Un des résultats de ces dynamiques confluentes est la diminution du nombre
de coopérants d’ONG actifs dans le pays du Sud. En 1990, le nombre de coopérants d’ONG dans le Sud était de 1539. En 2007, ce nombre avait chuté à 345, ce qui représente une diminution
de 78 % en 17 ans. En tout et pour tout, on estime le nombre d’expatriés belges dans le Sud entre 1100 et 1200, dont les coopérants d’ONG de développement et d’aide d’urgence, la centaine de jeunes recrues du Service volontaire de coopération au développement
et le personnel de la coopération
gouvernementale.

Pour ce qui est des coopérants d’ONG, ils sont pour la plupart en Afrique et en Amérique latine (42% respectivement),
tandis que 16% se trouve dans un pays d’Asie. Leur moyenne d’âge se situe entre 30 et 40 ans.

Mais les jeunes belges n’ont pas cessé de voyager pour autant et, dans certains cas, de s’installer pour vivre et travailler ailleurs dans le monde. Dans les formations que nous animons
pour des jeunes qui souhaitent partir en coopération, il apparaît que la plupart des participants ont déjà été dans trois ou quatre, voire sur les cinq continents !
La massification du transport aérien y est sans doute pour beaucoup mais la glorification du voyage et de l’aventure, des grands espaces et de la rencontre interculturelle font le reste. L’industrie touristique est en pleine expansion et les moyens de communication vont dans la même direction. L’image marquante de l’époque c’est le routard,
le baroudeur, le bourlingueur qui s’avance dans les vastes étendues de la planète qui, par ce flux incessant devient, de manière paradoxale, un domaine ouvert au transit, une cour de recréation. Les ONG suivent aussi le mouvement et même les noms de leurs journaux (Hémisphères, Méridiens, Antipodes...) montrent que l’air du temps privilégie le voyage et les grands espaces.

Pourtant et, sans surprise, parmi les 300.000 Belges inscrits dans un consulat
belge à l’étranger, toutes professions
et tous âges confondus, le plus grand nombre se trouve dans les pays voisins : la France, le Luxembourg, les Pays-Bas. Ailleurs dans le monde, et même si le nombre de Belges résidents
en Afrique du Sud a diminué depuis quinze ans, Johannesbourg et Le Cap récoltent ensemble le plus grand nombre d’inscriptions de Belges résidents dans un pays du Sud, bien avant Buenos Aires, Sao Paulo et Kinshasa.

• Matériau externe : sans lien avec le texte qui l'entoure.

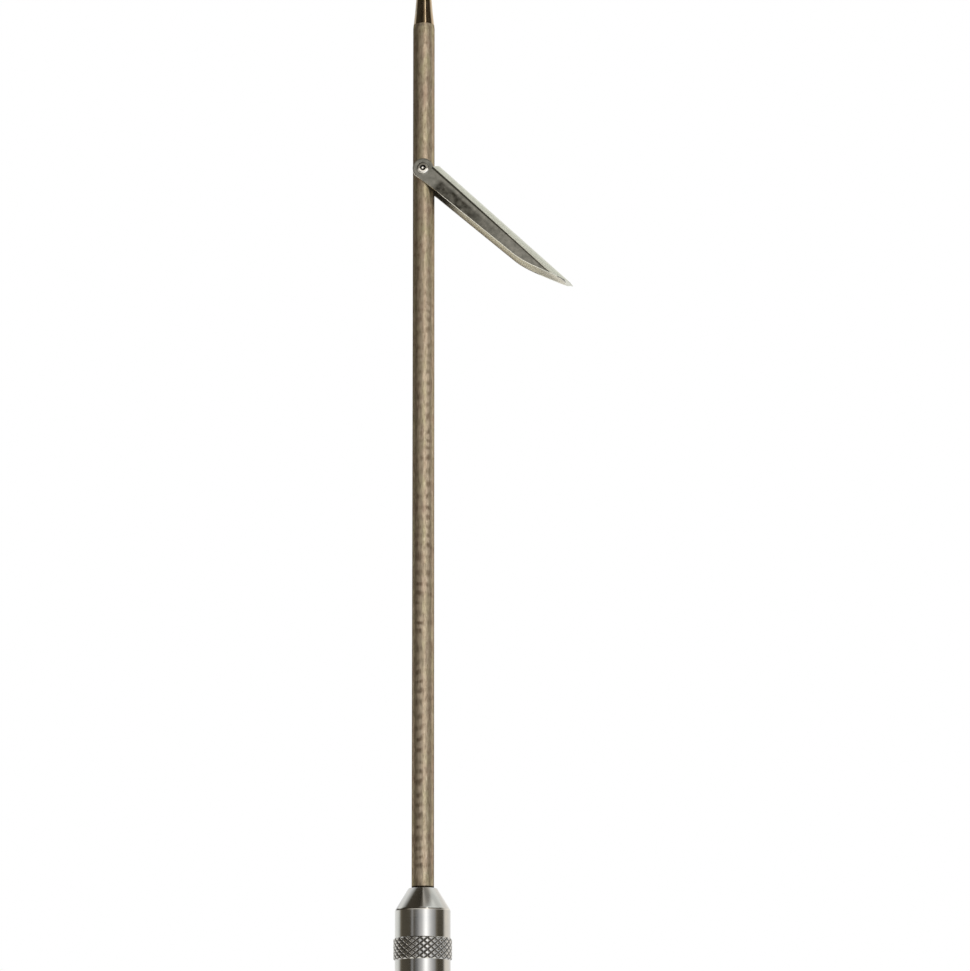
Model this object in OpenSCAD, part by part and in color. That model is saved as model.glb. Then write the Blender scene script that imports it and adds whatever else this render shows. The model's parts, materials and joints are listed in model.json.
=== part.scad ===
// Take-down pole spear: a screw-on point, a steel front shaft with one folding barb, a knurled
// adapter and a pole of two tubes. The spear stands on its butt with the point up. The barb
// swings out towards +X about a rivet that runs along Y, and is drawn part open.

/* [Point] */
// Length of the point from its seat on the shaft to its end
point_len = 35; // [28:1:50]
// Diameter of the point where it seats on the shaft
point_seat_d = 7.7; // [7:0.02:7.8]
// Diameter at the front of the short shoulder
point_shoulder_d = 6.64; // [6:0.02:6.9]
// Length of the short shoulder
point_shoulder_len = 4.9; // [1:0.1:6]
// Length of the three ground flats that meet at the end
point_flat_len = 11; // [8:0.5:14]
// Diameter of the cone where the flats begin
point_flat_d = 3.4; // [3:0.1:5]
// Diameter of the threaded stud of the point
point_stud_d = 5; // [4:0.5:6]
// Length of the threaded stud of the point
point_stud_len = 12; // [8:1:16]

/* [Front shaft] */
// Diameter of the shaft
shaft_d = 7.94; // [7:0.02:8.5]
// Length of the shaft between the point and the adapter
shaft_len = 320.5; // [200:0.5:450]
// Width of the long chamfer at the front of the shaft
shaft_front_chamfer = 0.15; // [0.1:0.01:0.3]
// Length of the long chamfer at the front of the shaft
shaft_front_chamfer_len = 1.4; // [0.5:0.1:2]
// Chamfer at the rear of the shaft, over the adapter
shaft_rear_chamfer = 0.3; // [0.2:0.05:0.8]
// Diameter of the threaded tail that screws into the adapter
shaft_tail_d = 6; // [5:0.5:6.5]
// Length of the threaded tail
shaft_tail_len = 20; // [12:1:26]

/* [Barb] */
// Distance from the seat of the point back to the rivet
rivet_from_seat = 56.6; // [40:0.1:120]
// Length of the barb from the rivet to its point
barb_len = 70; // [55:1:90]
// Thickness of the sheet that the barb is bent from
barb_sheet = 0.85; // [0.7:0.05:1.2]
// Gap between each cheek and the shaft
barb_gap = 0.17; // [0.15:0.01:0.5]
// Gap between the back of the folded barb and the shaft
barb_back_gap = 0.4; // [0.2:0.05:0.8]
// Inner radius of the two bends
barb_bend_r = 2.6; // [1:0.1:3]
// Radius of the ears round the rivet
barb_ear_r = 3.8; // [3.4:0.1:4.2]
// Distance from the rivet to the heel, where the back of the channel starts
barb_heel = 3.4; // [3:0.1:5]
// Depth of the cheeks below the rivet's centre line, at their front
cheek_front_depth = 3; // [2:0.1:3.3]
// Distance from the rivet to that deepest place
cheek_front_at = 9.4; // [8:0.1:14]
// Depth of the cheeks below the rivet's centre line, where the point cut starts
cheek_rear_depth = 1.35; // [0.5:0.05:1.7]
// Length of the slanting cut that sharpens the barb
point_cut_len = 24; // [20:1:30]
// Length over which the back of the barb narrows to its point
barb_taper_len = 5; // [3:0.5:12]
// Width of the blunt end of the barb's point
barb_end_w = 2; // [1:0.1:3]
// Angle between the back of the barb and the shaft, as drawn
barb_open_angle = 46.8; // [0:0.1:75]

/* [Rivet] */
// Diameter of the rivet
rivet_d = 3; // [2.5:0.1:3.4]
// Diameter of its heads
rivet_head_d = 4.4; // [4:0.1:5]
// Height of its heads
rivet_head_h = 0.9; // [0.7:0.05:1.2]
// Radius of the round edge of the heads
rivet_head_round = 0.5; // [0.3:0.05:0.6]
// Radius of the dish in the middle of the heads
rivet_dish_r = 1.1; // [0.8:0.1:1.3]
// Depth of the dish
rivet_dish_depth = 0.55; // [0.3:0.05:0.65]

/* [Adapter] */
// How far the adapter stands out from the pole, all round
adapter_step = 0.33; // [0:0.01:0.6]
// Length of the adapter from its shoulder to its nose
adapter_len = 46; // [40:1:60]
// Diameter of the flat nose
nose_d = 10.2; // [9.6:0.1:12]
// Length of the nose cone
nose_len = 7.7; // [6:0.1:11]
// Radius of the round edge behind the cone
nose_round = 2; // [1:0.1:3]
// Distance from the nose to the knurled band
knurl_from_nose = 17.6; // [14:0.1:20]

/* [Knurl] */
// Length of each knurled band
knurl_len = 7.8; // [6:0.1:10]
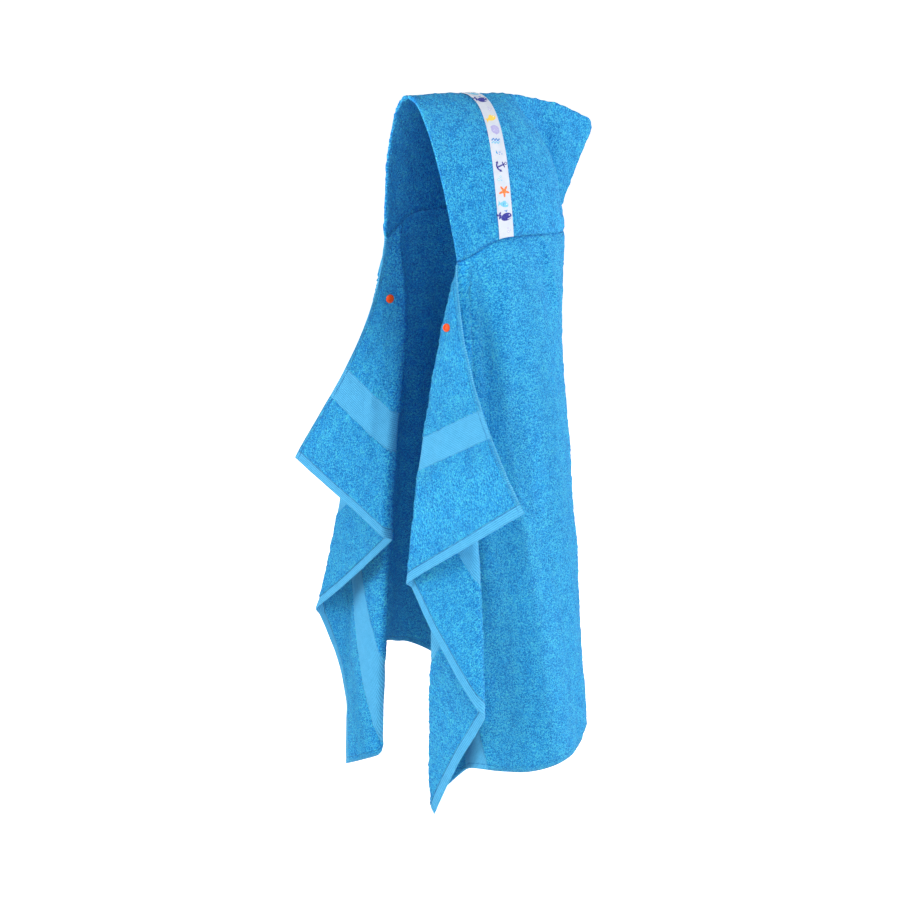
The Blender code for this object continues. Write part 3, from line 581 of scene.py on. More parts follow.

Les jeunes voyageurs décollent aussi
de plus en plus jeunes. Les programmes
d’échanges scolaires se sont multipliés aussi bien lors des études secondaires qu’universitaires, le succès du programme d’échanges universitaires Erasmus étant la point d’orgue de ce phénomène de société. Nombre d’associations proposent des
voyages encadrés et des séjours à court et moyen terme permettant aux jeunes de vivre une expérience à l’étranger qui peut se rapprocher de près ou de loin, selon les cas, à une première expérience professionnelle.

Puisque l’herbe semble toujours plus verte dans le pré d’à côté, les jeunes veulent avoir la possibilité d’aller voir sur le terrain, en chair et en os, ce qu’il en est de cet ancien adage. Dernier paradoxe et non des moindres : cette situation existe au moment même où un flux incessant de démunis tente de franchir les frontières européennes en quête d’un meilleur avenir mais se
voient interdire l’accès à ce territoire.